Nathale Fanfant, secrétaire nationale UMP en charge de la lutte contre les discriminations
Dans le contexte actuel, cette proposition suscite des interrogations à droite. Selon Nathalie Fanfant, membre du comité des Outre-mer à l'UMP, "c’est beaucoup d’énergie utilisée pour rien." "Des jours fériés spécifiques aux Outre-mer existent déjà pour le Carnaval, le vendredi Saint, le 10 mai pour l’esclavage ou encore le 20 décembre (à La Réunion), remarque Nathalie Fanfant. Souligner les spécificités religieuses, en ce moment, n’est pas la meilleure idée. Cela risque de créer des crispations inutiles."

"Un risque de stigmatisation des musulmans"

Samia Badat Karam, adjointe au maire du 16e arrondissement de Paris.
De son côté, la Réunionnaise Samia Badat-Karam, également membre du Comité des Outre-mer de l’UMP, se déclare satisfaite "pour la communauté hindoue de la Réunion qui réclamait cet amendement". Elle estime toutefois que cela n’intervient pas au bon moment et s’inquiète des conséquences que cet amendement pourrait avoir au niveau national. "En métropole, l’opinion ne connaît pas notre vivre-ensemble réunionnais et je crains qu’elle y voie une énième revendication communautaire des musulmans qui seraient encore davantage stigmatisés", explique Samia Badat Karam.

"Une manière d’appliquer différemment la laïcité"

Corinne Narassiguin
A gauche, la Réunionnaise Corinne Narassiguin, porte-parole du PS, salue l’initiative. "Les Outre-mer doivent nous permettre de réfléchir à ce que peut être le vivre-ensemble de demain partout en France, explique Corinne Narassiguin. La Réunion est un terrain propice pour une nouvelle façon d’appliquer différemment la laïcité. Si on ne peut pas mettre tous les sujets sur la table et si on laisse des tabous, nous n’arriverons pas à avancer ensemble."

"Une atteinte au principe d’unité de notre République"
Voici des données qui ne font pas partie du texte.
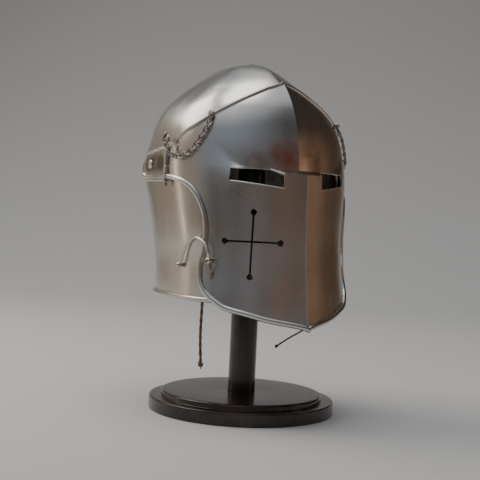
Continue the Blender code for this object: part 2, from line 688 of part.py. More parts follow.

Dans un communiqué, le vice-président du Front national, Florian Philippot, a condamné l’adoption de cet amendement et l’a qualifiant "d’atteinte manifeste au principe d’unité et d’indivisibilité de notre République" et de "violente régression communautariste". "Avec cet amendement, on fait reculer la laïcité en distinguant les Français selon leur religion", estime Florian Philippot. "Les communautaristes de tous bords profiteront bien sûr de cette grave dérive Outre-mer pour réclamer son extension à l’ensemble du territoire national."

Réactions sur internet

Sur la toile, le sujet fait aussi débat. Certains forums de discussions (comme ici, les réactions sur le site du journal Le Figaro) affichent des commentaires virulents, notamment envers la communauté musulmane. 
"Le risque de censure constitutionnelle est limité", selon Didier Maus

Professeur de droit constitutionnel, Didier Maus estime que le Conseil constitutionnel ne devrait pas censurer l'amendement Bareigts, comme le laissait pourtant entendre Emmanuel Macron dans l'hémicycle de l'Assemblée nationale. Selon Didier Maus, "c'est un amendement conforme à la Constitution. La Constitution ne dit rien sur les jours fériés. Elle indique que les jours fériés relèvent du Code du travail. On est dans ce cadre en donnant aux préfets la possibilité de substituer des jours fériés d'inspiration catholique par des jours fériés d'inspiration religieuse ou culturelle différente".

Concernant le risque de "cavalier législatif", Didier Maus estime qu'il est limité car la loi Macron traitant notamment la question du repos dominical, la question des jours fériés pour les Outre-mer n'est pas sans lien avec le reste de la loi.